1. The Great Gatsby, by F. Scott Fitzgerald
2. The Catcher in the Rye, by J.D. Salinger
3. The Grapes of Wrath, by John Steinbeck
4. To Kill a Mockingbird, by Harper Lee
5. The Color Purple, by Alice Walker
6. Ulysses, by James Joyce
7. Beloved, by Toni Morrison
8. The Lord of the Flies, by William Golding
9. 1984, by George Orwell
10. The Sound and the Fury by William Faulkner
11. Lolita, by Vladmir Nabokov
12. Of Mice and Men, by John Steinbeck
13. Charlotte's Web by E.B. White
14. A Portrait of the Artist as a Young Man by James Joyce
15. Catch-22, by Joseph Heller
16. Brave New World, by Aldous Huxley
17. Animal Farm, by George Orwell
18. The Sun Also Rises, by Ernest Hemingway
19. As I Lay Dying, by William Faulkner
20. A Farewell to Arms, by Ernest Hemingway
21. Heart of Darkness by Josphe Conrad
22. Winnie the Pooh by A.A. Milne
23. Their Eyes Were Watching God, by Zora Neale Hurston
24. Invisible Man, by Ralph Ellison
25. Song of Solomon, by Toni Morrison
26. Gone with the Wind, by Margaret Mitchell
27. Native Son, by Richard Wright
28. One Flew Over the Cuckoo's Nest, by Ken Kesey
29. Slaughterhouse-Five, by Kurt Vonnegut
30. For Whom the Bell Tolls, by Ernest Hemingway
31. On the Road by Jack Kerouac
32. The Old Man and the Sea by Ernest Hemingway
33. The Call of the Wild, by Jack London
34. To the Lighthouse by Virginia Woolf
35. Portrait of a Lady by Henry James
36. Go Tell it on the Mountain, by James Baldwin
37. The World According to Garp by John Irving
38. All the King's Men, by Robert Penn Warren
39. A Room with a View by E.M. Forster
40. The Lord of the Rings, by J.R.R. Tolkien
41. Schindler's List by Thomas Keneally
42. The Age Of Innocence by Edith Wharton
43. The Fountainhead by Ayn Rand
44. Finnegans Wake by James Joyce
45. The Jungle, by Upton Sinclair
46. Mrs. Dalloway by Virginia Woolf
47. The Wonderful Wizard of Oz by Frank Baum
48. Lady Chatterley's Lover, by D.H. Lawrence
49. A Clockwork Orange, by Anthony Burgess
50. The Awakening, by Kate Chopin

Forty-two of these were on my required reading list in high school.

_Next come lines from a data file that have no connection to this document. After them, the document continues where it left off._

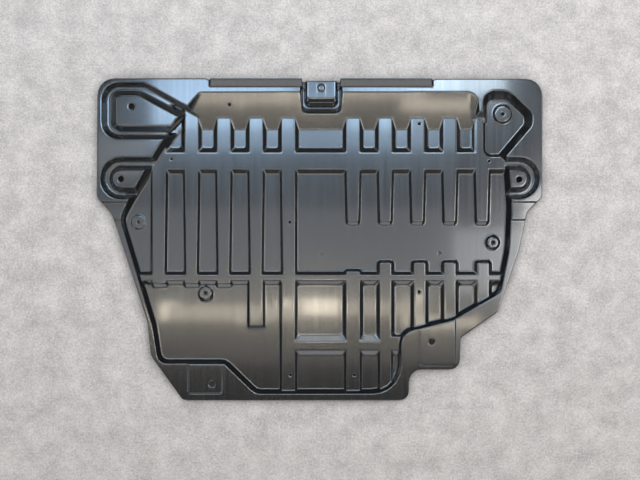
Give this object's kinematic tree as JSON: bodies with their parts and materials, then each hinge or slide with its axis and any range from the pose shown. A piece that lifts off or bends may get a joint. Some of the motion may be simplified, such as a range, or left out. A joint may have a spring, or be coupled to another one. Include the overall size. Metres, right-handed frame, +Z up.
{
  "type": "engine splash shield",
  "caption": "Thin moulded undertray with a wide flange, a shallow ribbed tray, raised bolt pads in channels, a turned-up front lip and a notch with a raised tongue.",
  "frame": {"origin": "on the plane the shield rests on, under the middle of its bounding box", "axes": "+X to the right, +Y towards the notched front edge, +Z up out of the open side of the tray"},
  "size_m": [0.7814, 0.5656, 0.0285],
  "materials": {
    "black_plastic": "black moulded plastic with a soft sheen"
  },
  "bodies": {
    "root": {"splash_shield": "black_plastic"}
  },
  "joints": []
}
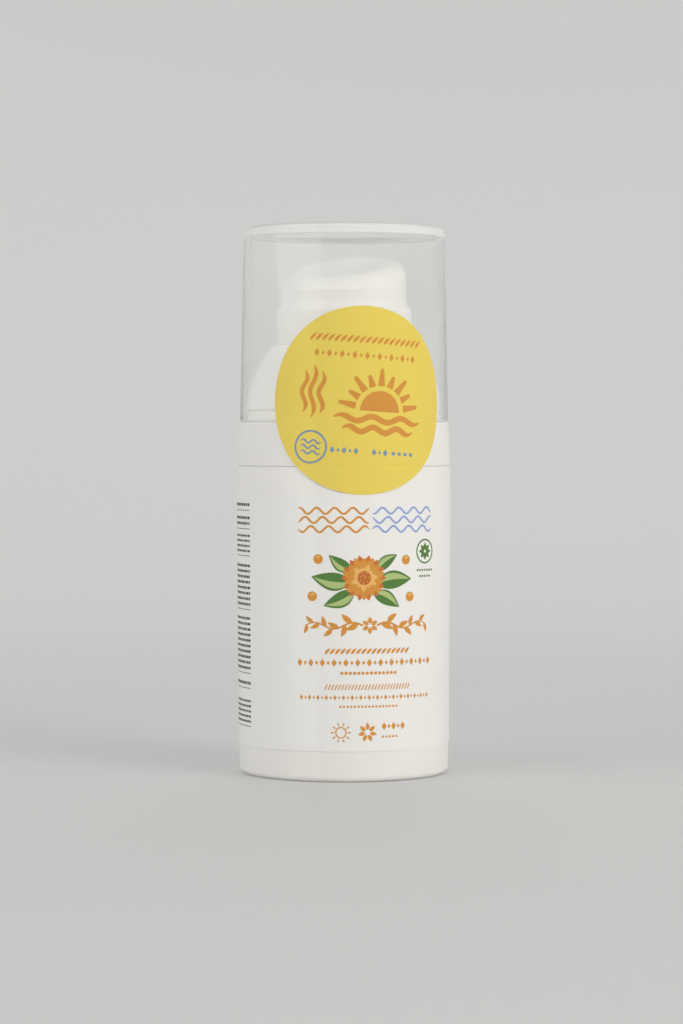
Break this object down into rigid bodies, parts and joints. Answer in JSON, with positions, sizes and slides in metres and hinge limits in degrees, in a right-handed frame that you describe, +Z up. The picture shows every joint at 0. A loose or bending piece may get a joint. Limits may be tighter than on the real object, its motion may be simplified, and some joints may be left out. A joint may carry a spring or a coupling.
{
  "type": "airless pump bottle",
  "caption": "Small white airless pump bottle for sun milk, with a press head, a domed collar, a clear pull-off overcap, a wrap label and a round sticker over the cap joint.",
  "frame": {"origin": "centre of the bottle's foot, on the surface it stands on", "axes": "+Z up along the bottle's axis; the label's front faces -Y"},
  "size_m": [0.0364, 0.0364, 0.0919],
  "materials": {
    "white_plastic": "satin white",
    "soft_white_plastic": "matt",
    "clear_plastic": "clear gloss",
    "seal_rubber": "matt",
    "steel": "drawn wire",
    "label_film": "satin film",
    "yellow_film": "satin film"
  },
  "bodies": {
    "bottle": {"bottle_body": "white_plastic", "wrap_label": "label_film", "shoulder_collar": "white_plastic", "pump_housing": "white_plastic", "chamber_cover": "white_plastic", "neck_seal": "seal_rubber", "return_spring": "steel"},
    "cap": {"overcap": "clear_plastic", "seal_sticker": "yellow_film"},
    "plunger": {"pump_stem": "white_plastic", "valve_rod": "white_plastic"},
    "head": {"press_head": "white_plastic", "nozzle_tip": "white_plastic"},
    "piston": {"pump_piston": "soft_white_plastic"},
    "follower": {"follower_piston": "soft_white_plastic"},
    "inlet_valve": {"inlet_ball": "steel"}
  },
  "joints": [
    {"name": "cap_lift", "type": "slide", "parent": "bottle", "child": "cap", "axis": [0, 0, 1], "range_m": [0, 0.045]},
    {"name": "pump_press", "type": "slide", "parent": "bottle", "child": "plunger", "axis": [0, 0, -1], "range_m": [0, 0.005], "stiffness_N_per_m": 1000, "springref_m": -0.004, "deforming": ["return_spring"]},
    {"name": "head_swivel", "type": "hinge", "parent": "plunger", "child": "head", "pos_m": [0, 0, 0.08], "axis": [0, 0, 1], "continuous": true},
    {"name": "piston_slip", "type": "slide", "parent": "plunger", "child": "piston", "axis": [0, 0, 1], "range_m": [0, 0.00075]},
    {"name": "follower_rise", "type": "slide", "parent": "bottle", "child": "follower", "axis": [0, 0, 1], "range_m": [0, 0.0398]},
    {"name": "inlet_ball_lift", "type": "slide", "parent": "bottle", "child": "inlet_valve", "axis": [0, 0, 1], "range_m": [0, 0.0006]}
  ]
}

I’ll concede that there is a place for children’s sections of libraries and that librarians need a modicum of common sense when stocking them. But the major issue is really “reading level.” The lists make it clear that the broader stacks are being targeted, too.

Of the Top Ten for 2010, I’ve read only Brave New World (a high school freshman assignment, as I recall). The other nine were published well after my tween-time, but is even one of them actually inappropriate? Judging from Huxley, I doubt it. Should it be banned if it were? The banning itself surely is more inappropriate (as an act and as a lesson) than anything in the book could be.

As for Hemingway, Faulkner, and Orwell, I’d high-five any 10-year-old who sought them out and read them. I’d recommend him or her for a scholarship.

So, be a rebel this week: read a library book.